What does Boris Johnson’s COVID roadmap mean for the property market?

On 22nd February, Prime Minister Boris Johnson announced the government’s four-part roadmap to loosening COVID-19 restrictions. How is this expected to impact the property market?

England’s third national lockdown started on 6th January. With the number of COVID-19 cases decreasing, Boris Johnson announced his four-part roadmap to lift the lockdown restrictions. The gap between each stage of the easing of restrictions will be at least five weeks. However, certain conditions must be met before proceeding to the next stage.

With the vaccination program in full swing, Boris has said all legal limits on social contact could be removed by 21st June. Firstly, lockdown restrictions will begin to ease on 8th March. This is when schools will open to all children and recreation in a public place will be allowed between two people.

In the second part of the first phase, outdoor gatherings of either two households or six people could be allowed from 29th March. Outdoor sports facilities will also open. This is also the point when people will be able to travel outside of their local area again.

Short-term rental sector set for a boom

In the second phase, non-essential retail and outdoor hospitality will be allowed to open. This will happen no earlier than 12th April. At this point, UK staycations will also be allowed in self-contained accommodation for members of the same household. With this recent announcement, searches and bookings for staycations in private accommodation will increase in the coming weeks. A staycation boom is looming, which will boost the short-term holiday let sector.

In the third phase, international travel will resume no earlier than 17th May. And even then, there could still be certain restrictions in place for travel abroad. This is also when hotels, hostels and bed and breakfasts will be able to reopen. During the four phase, all legal limits on social contact will be removed. This will happen no earlier than 21st June.

With COVID-19 restrictions easing soon, the short-term rental sector will see a boom this year. In most cases, a short-term holiday requires no human interaction, making it more attractive during the pandemic. Renting private accommodation will likely remain popular in the coming months and years. Because of this, short-term holiday lets could be a great way for landlords and investors to diversify their property investment portfolios.
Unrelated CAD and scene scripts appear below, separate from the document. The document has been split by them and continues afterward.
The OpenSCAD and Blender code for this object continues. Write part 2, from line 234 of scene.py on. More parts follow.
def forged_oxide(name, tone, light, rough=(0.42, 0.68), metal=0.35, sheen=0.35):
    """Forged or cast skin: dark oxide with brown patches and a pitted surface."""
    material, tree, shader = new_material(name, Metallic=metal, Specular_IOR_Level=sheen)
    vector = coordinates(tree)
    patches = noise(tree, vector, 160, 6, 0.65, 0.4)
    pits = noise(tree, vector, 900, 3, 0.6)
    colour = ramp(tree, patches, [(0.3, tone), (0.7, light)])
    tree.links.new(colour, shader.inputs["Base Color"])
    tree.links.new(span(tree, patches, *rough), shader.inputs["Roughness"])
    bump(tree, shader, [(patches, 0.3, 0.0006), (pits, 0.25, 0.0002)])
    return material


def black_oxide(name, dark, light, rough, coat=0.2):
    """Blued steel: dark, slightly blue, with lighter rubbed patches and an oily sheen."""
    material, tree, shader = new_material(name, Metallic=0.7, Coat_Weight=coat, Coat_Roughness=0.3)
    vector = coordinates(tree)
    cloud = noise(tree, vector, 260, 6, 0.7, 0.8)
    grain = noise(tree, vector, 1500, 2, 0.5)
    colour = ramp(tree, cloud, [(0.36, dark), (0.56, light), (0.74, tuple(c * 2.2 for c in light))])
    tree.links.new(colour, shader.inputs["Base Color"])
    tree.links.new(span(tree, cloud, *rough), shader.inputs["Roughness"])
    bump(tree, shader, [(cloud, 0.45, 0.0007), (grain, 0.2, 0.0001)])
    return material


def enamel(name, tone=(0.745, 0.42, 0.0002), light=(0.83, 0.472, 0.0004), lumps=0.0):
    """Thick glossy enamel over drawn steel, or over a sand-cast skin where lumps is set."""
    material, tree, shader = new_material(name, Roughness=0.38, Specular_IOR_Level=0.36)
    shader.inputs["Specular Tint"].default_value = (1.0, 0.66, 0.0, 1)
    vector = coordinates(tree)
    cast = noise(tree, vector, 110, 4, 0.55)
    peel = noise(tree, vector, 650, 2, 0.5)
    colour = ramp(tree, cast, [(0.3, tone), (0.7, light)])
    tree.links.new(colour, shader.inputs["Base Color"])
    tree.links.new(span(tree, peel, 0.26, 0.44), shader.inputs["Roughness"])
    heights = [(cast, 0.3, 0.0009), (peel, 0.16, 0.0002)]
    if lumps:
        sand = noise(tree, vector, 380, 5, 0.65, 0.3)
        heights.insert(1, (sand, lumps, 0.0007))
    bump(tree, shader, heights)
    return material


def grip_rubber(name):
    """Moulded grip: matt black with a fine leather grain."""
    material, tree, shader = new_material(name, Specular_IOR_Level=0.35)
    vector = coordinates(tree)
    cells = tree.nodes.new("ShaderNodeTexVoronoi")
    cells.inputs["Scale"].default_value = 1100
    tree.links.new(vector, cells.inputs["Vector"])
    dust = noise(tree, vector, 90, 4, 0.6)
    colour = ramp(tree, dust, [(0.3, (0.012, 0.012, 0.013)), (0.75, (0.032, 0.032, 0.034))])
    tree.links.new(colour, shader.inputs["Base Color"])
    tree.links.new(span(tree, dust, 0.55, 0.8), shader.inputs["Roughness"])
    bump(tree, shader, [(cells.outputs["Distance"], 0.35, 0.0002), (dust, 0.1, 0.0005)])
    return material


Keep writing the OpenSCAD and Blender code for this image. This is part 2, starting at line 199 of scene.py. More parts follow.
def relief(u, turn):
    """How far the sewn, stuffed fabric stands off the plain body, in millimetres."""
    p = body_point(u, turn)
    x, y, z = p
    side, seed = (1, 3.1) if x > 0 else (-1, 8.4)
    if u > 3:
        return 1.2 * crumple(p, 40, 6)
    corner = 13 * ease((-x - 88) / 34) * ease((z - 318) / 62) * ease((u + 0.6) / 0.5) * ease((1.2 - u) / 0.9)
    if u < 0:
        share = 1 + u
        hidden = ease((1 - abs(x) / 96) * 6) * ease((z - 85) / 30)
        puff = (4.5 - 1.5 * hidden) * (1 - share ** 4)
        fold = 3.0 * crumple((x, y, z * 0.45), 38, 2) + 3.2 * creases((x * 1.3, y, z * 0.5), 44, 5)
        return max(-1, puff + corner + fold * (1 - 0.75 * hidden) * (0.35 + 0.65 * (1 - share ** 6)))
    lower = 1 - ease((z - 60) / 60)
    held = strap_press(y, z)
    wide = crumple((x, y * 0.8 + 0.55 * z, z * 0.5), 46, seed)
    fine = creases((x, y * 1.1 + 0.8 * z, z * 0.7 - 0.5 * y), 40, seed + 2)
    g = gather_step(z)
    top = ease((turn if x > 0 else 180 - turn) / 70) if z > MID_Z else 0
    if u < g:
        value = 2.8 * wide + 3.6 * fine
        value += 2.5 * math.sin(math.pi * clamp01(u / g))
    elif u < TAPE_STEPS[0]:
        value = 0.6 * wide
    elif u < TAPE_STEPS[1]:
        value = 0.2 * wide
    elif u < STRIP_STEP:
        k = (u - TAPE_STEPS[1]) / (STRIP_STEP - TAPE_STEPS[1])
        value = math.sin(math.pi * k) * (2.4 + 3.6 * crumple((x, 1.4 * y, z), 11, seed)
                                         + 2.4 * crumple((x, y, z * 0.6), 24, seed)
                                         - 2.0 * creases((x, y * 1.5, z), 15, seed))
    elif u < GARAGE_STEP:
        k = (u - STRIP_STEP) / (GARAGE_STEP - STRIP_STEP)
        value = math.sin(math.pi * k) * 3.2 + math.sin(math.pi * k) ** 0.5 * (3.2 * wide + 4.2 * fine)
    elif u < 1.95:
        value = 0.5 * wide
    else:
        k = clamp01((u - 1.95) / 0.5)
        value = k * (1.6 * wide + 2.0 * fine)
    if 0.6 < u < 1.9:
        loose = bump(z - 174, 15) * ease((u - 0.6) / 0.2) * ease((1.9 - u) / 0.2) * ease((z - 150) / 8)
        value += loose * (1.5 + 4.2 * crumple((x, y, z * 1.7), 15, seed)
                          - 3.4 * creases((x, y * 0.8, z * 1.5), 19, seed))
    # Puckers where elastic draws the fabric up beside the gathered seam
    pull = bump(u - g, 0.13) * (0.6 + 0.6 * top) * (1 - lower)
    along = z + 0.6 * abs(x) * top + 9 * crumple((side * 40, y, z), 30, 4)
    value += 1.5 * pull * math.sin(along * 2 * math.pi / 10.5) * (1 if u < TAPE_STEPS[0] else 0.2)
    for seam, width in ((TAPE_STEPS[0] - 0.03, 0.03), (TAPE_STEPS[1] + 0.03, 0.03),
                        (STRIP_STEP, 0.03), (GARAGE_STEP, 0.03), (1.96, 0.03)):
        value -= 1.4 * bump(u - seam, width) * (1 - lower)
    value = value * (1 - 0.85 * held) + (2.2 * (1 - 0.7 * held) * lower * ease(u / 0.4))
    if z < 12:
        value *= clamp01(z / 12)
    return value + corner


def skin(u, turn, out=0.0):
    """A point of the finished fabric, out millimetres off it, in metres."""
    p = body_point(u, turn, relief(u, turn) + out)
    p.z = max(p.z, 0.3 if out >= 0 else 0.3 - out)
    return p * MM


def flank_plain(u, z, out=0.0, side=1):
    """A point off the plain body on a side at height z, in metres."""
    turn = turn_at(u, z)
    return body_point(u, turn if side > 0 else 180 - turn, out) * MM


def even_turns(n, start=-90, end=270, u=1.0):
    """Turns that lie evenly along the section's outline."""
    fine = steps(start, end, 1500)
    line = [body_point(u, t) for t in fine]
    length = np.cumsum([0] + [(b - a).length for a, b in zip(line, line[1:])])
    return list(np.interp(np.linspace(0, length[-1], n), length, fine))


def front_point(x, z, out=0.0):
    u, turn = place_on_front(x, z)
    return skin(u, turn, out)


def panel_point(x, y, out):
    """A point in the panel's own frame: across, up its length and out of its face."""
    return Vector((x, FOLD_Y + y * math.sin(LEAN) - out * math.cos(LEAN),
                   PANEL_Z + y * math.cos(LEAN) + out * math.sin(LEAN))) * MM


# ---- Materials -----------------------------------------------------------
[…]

What’s in store for property sales and the rental market?

The future of the property market weighs a lot on whether the stamp duty holiday will be extended. With the tax holiday set to end on 31st March, the government is announcing their decision whether to extend it or not at the Spring Budget.

During the third lockdown, COVID-19 restrictions have caused sellers to be more reluctant to list their properties. This has led to an imbalance in supply and demand in the UK property market, which has caused house prices to rise even more. With restrictions beginning to ease in the coming weeks, more sellers are likely to put their properties on the market. Additionally, the roadmap announcement will likely give more people confidence about the future.

Many property professionals have predicted the property market will be most impacted by unemployment levels. In the three months to December, the UK’s unemployment rose to 5.1%, according to the Office for National Statistics (ONS). This is a five-year high. However, the ONS has revealed there are some early signs of the labour market stabilising.

Additionally, data from CIPD, the human resources body, shows more than half of UK employers plan to hire new staff during the next three months. This is positive news for the UK’s economy and workforce, which could in turn impact the property market.

What has the third lockdown meant for the property market?

The property market has remained open and busy during the third country-wide lockdown. Estate and letting agents, removal firms and tradespeople have been allowed to keep working in people’s homes. Buyers and sellers have continued with their transactions as many hope to complete before the stamp duty holiday deadline.

Homebuyers and tenants have still been allowed to move. However, there has been a ban on evictions in the rental market. This was recently extended until at least 31st March. Landlords also still must provide a six-month notice period to tenants.

Building sites have also remained open, allowing the construction sector to keep moving. Housebuilding in particular is an important part of getting the UK’s economy back on track. The government plans to “build, build, build” to recovery. And the delivery of more housing can help meet the growing demand and help rectify the current housing shortage.

Further changes affecting the property sector, including stamp duty and capital gains tax, will likely come forward soon. Many are eagerly awaiting the Spring Budget on 3rd March, which is expected to include a few big announcements that could have a significant impact on the UK property market.